# Given data
>>>

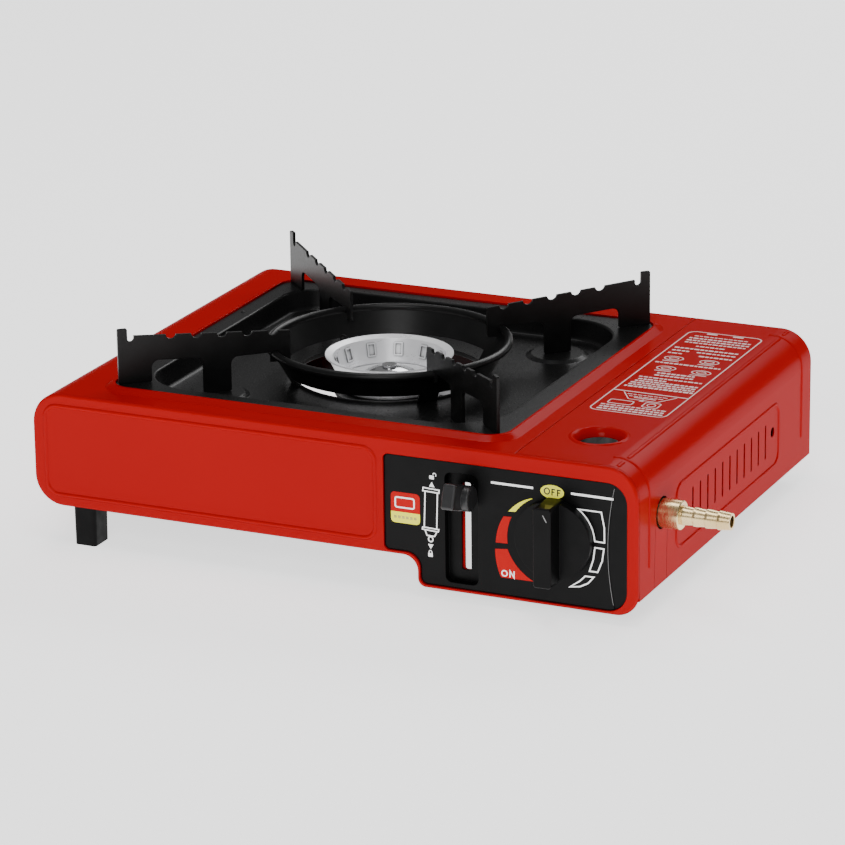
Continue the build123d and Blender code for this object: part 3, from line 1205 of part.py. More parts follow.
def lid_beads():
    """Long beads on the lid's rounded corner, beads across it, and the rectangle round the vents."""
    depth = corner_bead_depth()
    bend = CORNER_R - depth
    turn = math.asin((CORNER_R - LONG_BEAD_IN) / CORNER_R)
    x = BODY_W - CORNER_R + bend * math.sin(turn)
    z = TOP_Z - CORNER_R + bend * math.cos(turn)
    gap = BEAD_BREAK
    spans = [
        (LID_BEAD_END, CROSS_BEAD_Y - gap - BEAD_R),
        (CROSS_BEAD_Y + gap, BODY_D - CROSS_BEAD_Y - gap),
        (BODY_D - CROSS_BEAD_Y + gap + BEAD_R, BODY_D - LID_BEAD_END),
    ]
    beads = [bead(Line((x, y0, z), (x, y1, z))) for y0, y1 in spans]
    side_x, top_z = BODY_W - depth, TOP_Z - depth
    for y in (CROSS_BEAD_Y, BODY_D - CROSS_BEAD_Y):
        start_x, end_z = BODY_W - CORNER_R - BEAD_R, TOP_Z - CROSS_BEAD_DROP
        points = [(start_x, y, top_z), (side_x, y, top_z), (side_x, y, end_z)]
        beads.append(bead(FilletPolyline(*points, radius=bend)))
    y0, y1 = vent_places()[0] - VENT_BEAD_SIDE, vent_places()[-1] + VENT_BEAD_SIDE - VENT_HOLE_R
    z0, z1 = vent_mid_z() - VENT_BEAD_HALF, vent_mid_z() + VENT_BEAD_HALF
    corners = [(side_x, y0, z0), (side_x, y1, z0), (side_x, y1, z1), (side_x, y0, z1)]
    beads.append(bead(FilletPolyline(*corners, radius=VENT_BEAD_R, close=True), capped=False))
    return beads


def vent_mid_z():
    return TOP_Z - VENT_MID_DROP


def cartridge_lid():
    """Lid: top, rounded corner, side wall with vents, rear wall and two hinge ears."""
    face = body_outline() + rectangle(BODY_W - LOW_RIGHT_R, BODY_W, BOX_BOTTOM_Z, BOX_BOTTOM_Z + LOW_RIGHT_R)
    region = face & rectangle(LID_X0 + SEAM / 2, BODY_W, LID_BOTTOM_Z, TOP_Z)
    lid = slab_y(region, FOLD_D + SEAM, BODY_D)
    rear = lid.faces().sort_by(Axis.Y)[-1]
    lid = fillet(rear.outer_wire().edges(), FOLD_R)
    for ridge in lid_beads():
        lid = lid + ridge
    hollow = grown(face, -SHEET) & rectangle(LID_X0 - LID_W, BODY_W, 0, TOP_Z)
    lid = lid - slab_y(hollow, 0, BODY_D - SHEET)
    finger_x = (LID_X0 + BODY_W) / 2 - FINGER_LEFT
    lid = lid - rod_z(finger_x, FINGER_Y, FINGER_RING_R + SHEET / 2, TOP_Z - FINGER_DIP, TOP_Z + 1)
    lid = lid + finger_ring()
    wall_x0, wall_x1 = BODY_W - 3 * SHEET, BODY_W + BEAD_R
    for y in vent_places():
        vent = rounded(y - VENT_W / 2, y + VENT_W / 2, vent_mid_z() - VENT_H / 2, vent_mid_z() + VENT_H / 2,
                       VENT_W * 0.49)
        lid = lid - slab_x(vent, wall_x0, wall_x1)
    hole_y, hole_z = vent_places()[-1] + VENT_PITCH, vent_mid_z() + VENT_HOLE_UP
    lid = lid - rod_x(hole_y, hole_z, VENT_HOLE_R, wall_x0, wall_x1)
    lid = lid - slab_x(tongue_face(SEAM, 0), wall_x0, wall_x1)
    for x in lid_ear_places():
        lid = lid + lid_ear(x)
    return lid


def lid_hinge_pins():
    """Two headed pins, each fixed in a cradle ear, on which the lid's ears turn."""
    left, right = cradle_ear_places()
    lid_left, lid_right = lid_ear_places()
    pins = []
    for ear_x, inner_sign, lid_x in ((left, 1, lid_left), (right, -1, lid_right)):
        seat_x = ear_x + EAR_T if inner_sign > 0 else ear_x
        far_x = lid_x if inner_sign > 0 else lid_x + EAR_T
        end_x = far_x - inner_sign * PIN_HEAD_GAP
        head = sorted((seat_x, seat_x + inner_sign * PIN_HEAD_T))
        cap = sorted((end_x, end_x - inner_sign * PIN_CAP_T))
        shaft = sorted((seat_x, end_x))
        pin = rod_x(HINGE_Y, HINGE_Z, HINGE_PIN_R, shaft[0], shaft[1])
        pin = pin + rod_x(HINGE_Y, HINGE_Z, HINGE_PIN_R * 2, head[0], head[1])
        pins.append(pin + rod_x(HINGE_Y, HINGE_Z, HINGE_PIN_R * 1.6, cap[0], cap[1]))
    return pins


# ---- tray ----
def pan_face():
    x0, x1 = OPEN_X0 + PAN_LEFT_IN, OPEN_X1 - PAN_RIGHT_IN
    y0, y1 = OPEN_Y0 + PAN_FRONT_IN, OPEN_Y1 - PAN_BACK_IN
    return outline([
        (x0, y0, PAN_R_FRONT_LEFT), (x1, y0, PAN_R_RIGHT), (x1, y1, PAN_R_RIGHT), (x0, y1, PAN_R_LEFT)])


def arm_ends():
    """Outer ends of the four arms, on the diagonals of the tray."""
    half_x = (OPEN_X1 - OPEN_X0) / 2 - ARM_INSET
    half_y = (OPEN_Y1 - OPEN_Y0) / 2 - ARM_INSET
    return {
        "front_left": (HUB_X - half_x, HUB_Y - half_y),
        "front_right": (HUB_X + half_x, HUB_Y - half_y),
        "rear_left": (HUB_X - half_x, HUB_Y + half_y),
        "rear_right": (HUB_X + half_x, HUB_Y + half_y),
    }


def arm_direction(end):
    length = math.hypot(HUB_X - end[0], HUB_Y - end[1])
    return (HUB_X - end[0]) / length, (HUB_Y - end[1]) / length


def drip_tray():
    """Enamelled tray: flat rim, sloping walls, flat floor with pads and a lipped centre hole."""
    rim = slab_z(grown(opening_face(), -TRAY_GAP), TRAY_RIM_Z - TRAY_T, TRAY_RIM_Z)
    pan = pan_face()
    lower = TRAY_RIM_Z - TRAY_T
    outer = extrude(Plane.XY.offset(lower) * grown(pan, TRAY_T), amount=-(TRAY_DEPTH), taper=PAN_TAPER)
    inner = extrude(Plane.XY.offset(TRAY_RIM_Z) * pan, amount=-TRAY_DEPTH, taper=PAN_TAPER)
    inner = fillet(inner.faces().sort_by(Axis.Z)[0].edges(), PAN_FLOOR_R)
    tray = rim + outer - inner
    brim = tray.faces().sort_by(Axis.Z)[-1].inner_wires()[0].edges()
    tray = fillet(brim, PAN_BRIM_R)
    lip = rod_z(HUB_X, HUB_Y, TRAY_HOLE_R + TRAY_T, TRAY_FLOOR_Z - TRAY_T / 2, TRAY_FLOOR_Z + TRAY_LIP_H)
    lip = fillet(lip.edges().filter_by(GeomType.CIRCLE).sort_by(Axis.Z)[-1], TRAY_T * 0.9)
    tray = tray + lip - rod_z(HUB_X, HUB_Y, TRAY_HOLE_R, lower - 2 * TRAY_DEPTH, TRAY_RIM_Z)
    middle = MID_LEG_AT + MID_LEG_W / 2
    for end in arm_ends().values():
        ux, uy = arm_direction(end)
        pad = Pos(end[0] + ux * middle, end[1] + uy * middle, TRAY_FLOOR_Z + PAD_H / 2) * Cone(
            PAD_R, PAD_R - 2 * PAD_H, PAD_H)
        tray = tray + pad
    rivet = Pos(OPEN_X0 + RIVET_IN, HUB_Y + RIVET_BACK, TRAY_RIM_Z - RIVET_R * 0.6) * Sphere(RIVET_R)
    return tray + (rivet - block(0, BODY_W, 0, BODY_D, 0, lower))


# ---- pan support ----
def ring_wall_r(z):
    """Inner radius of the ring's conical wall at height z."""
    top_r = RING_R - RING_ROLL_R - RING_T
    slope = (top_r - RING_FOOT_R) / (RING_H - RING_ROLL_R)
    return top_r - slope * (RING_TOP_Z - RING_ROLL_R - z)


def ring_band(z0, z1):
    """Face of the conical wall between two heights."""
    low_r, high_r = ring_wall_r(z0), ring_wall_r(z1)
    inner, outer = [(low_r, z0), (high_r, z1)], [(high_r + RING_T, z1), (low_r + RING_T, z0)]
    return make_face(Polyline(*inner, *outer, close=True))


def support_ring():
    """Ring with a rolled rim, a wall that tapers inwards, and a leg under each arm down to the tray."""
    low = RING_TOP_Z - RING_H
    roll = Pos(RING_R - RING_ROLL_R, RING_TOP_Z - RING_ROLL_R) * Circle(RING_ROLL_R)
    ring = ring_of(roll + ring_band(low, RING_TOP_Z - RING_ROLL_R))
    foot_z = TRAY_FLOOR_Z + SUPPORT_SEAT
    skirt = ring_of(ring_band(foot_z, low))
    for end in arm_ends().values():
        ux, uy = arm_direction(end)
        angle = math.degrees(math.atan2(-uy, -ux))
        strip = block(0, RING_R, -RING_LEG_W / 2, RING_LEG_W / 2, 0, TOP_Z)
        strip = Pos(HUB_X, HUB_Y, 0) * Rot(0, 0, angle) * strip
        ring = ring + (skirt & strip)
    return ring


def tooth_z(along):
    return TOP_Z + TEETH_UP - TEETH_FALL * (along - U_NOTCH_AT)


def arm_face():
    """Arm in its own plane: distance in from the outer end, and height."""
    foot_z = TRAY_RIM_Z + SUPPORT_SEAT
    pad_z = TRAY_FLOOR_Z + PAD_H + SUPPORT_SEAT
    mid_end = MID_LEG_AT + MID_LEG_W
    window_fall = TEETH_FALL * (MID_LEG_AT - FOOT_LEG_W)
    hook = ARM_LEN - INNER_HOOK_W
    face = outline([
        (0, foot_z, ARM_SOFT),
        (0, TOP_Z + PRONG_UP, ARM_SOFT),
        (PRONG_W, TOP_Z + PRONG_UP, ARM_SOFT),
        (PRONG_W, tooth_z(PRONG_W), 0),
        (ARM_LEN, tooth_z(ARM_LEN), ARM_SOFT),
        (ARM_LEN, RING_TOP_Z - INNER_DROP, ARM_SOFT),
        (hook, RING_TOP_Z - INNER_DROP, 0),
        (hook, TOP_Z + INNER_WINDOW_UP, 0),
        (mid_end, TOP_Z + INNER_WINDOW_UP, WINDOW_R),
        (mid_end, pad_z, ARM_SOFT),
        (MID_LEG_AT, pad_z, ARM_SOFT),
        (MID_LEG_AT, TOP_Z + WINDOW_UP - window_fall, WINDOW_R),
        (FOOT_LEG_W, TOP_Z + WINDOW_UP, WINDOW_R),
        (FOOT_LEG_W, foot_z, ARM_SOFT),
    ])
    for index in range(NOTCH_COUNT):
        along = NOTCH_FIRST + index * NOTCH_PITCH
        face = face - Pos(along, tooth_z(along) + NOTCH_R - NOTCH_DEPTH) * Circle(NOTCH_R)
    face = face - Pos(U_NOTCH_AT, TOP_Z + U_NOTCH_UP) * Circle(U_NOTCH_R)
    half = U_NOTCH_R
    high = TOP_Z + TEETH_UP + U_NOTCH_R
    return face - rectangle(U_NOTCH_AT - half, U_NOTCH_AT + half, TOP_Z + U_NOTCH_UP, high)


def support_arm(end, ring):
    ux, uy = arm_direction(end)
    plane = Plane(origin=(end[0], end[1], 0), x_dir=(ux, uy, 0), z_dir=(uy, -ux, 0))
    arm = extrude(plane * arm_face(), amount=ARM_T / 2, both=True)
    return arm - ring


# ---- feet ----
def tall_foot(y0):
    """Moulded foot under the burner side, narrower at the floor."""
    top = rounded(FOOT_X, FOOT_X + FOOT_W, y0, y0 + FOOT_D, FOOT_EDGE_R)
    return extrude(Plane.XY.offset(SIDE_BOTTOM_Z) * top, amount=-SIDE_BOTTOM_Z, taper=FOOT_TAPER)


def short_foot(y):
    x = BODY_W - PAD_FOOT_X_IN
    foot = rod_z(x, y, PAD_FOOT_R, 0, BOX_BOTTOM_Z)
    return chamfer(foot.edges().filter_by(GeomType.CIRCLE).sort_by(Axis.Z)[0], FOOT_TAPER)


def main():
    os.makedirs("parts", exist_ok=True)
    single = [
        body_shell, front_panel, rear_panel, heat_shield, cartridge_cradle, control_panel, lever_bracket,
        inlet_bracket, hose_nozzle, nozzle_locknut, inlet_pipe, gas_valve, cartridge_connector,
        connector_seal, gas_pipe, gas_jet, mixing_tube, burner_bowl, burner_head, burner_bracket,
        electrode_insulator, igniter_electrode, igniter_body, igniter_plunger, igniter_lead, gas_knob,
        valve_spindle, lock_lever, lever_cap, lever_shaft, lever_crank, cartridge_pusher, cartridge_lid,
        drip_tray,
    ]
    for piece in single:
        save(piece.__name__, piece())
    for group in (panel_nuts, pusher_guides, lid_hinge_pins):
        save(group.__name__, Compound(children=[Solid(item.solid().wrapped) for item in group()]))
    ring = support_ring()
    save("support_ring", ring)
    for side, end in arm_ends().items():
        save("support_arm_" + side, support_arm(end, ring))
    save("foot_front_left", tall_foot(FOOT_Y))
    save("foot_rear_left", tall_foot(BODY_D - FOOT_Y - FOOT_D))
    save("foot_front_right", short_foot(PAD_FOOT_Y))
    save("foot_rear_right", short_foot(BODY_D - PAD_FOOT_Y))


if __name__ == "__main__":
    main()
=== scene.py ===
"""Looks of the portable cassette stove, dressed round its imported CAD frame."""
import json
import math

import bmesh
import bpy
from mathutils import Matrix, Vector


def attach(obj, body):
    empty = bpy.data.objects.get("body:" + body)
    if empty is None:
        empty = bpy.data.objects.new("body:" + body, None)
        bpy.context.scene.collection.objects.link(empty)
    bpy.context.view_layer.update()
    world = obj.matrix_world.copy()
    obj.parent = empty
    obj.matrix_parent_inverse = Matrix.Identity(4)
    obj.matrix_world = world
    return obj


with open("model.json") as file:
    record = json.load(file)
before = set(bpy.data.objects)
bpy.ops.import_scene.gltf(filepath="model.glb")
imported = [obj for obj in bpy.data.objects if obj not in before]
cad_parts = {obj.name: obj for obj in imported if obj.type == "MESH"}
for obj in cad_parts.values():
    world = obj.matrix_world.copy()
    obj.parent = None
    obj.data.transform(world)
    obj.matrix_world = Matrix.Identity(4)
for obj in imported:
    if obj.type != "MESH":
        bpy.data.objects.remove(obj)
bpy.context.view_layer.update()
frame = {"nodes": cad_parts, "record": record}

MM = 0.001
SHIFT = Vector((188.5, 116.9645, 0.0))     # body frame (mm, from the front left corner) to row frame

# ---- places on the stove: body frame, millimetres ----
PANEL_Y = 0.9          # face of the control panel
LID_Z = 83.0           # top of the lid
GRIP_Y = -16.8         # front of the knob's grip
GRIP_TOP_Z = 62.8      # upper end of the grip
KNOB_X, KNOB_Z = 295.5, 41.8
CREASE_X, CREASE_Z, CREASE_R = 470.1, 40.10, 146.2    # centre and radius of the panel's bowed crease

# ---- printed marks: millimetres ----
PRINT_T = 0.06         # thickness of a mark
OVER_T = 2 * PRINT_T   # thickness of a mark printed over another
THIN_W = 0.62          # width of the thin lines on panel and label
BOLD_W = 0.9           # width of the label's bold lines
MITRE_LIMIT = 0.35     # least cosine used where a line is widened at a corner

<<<

Copy, please, exactly the lines that start at the first line of the data and end at the line containing "return TOP_Z - VENT_MID_DROP", both kept and no others.

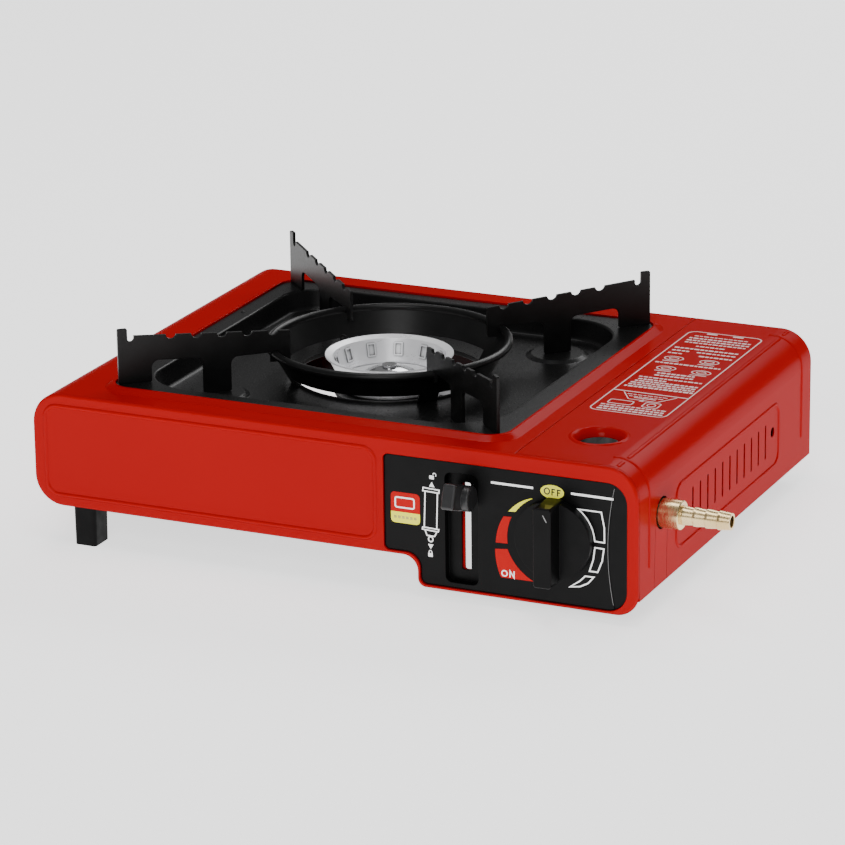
Continue the build123d and Blender code for this object: part 3, from line 1205 of part.py. More parts follow.
def lid_beads():
    """Long beads on the lid's rounded corner, beads across it, and the rectangle round the vents."""
    depth = corner_bead_depth()
    bend = CORNER_R - depth
    turn = math.asin((CORNER_R - LONG_BEAD_IN) / CORNER_R)
    x = BODY_W - CORNER_R + bend * math.sin(turn)
    z = TOP_Z - CORNER_R + bend * math.cos(turn)
    gap = BEAD_BREAK
    spans = [
        (LID_BEAD_END, CROSS_BEAD_Y - gap - BEAD_R),
        (CROSS_BEAD_Y + gap, BODY_D - CROSS_BEAD_Y - gap),
        (BODY_D - CROSS_BEAD_Y + gap + BEAD_R, BODY_D - LID_BEAD_END),
    ]
    beads = [bead(Line((x, y0, z), (x, y1, z))) for y0, y1 in spans]
    side_x, top_z = BODY_W - depth, TOP_Z - depth
    for y in (CROSS_BEAD_Y, BODY_D - CROSS_BEAD_Y):
        start_x, end_z = BODY_W - CORNER_R - BEAD_R, TOP_Z - CROSS_BEAD_DROP
        points = [(start_x, y, top_z), (side_x, y, top_z), (side_x, y, end_z)]
        beads.append(bead(FilletPolyline(*points, radius=bend)))
    y0, y1 = vent_places()[0] - VENT_BEAD_SIDE, vent_places()[-1] + VENT_BEAD_SIDE - VENT_HOLE_R
    z0, z1 = vent_mid_z() - VENT_BEAD_HALF, vent_mid_z() + VENT_BEAD_HALF
    corners = [(side_x, y0, z0), (side_x, y1, z0), (side_x, y1, z1), (side_x, y0, z1)]
    beads.append(bead(FilletPolyline(*corners, radius=VENT_BEAD_R, close=True), capped=False))
    return beads


def vent_mid_z():
    return TOP_Z - VENT_MID_DROP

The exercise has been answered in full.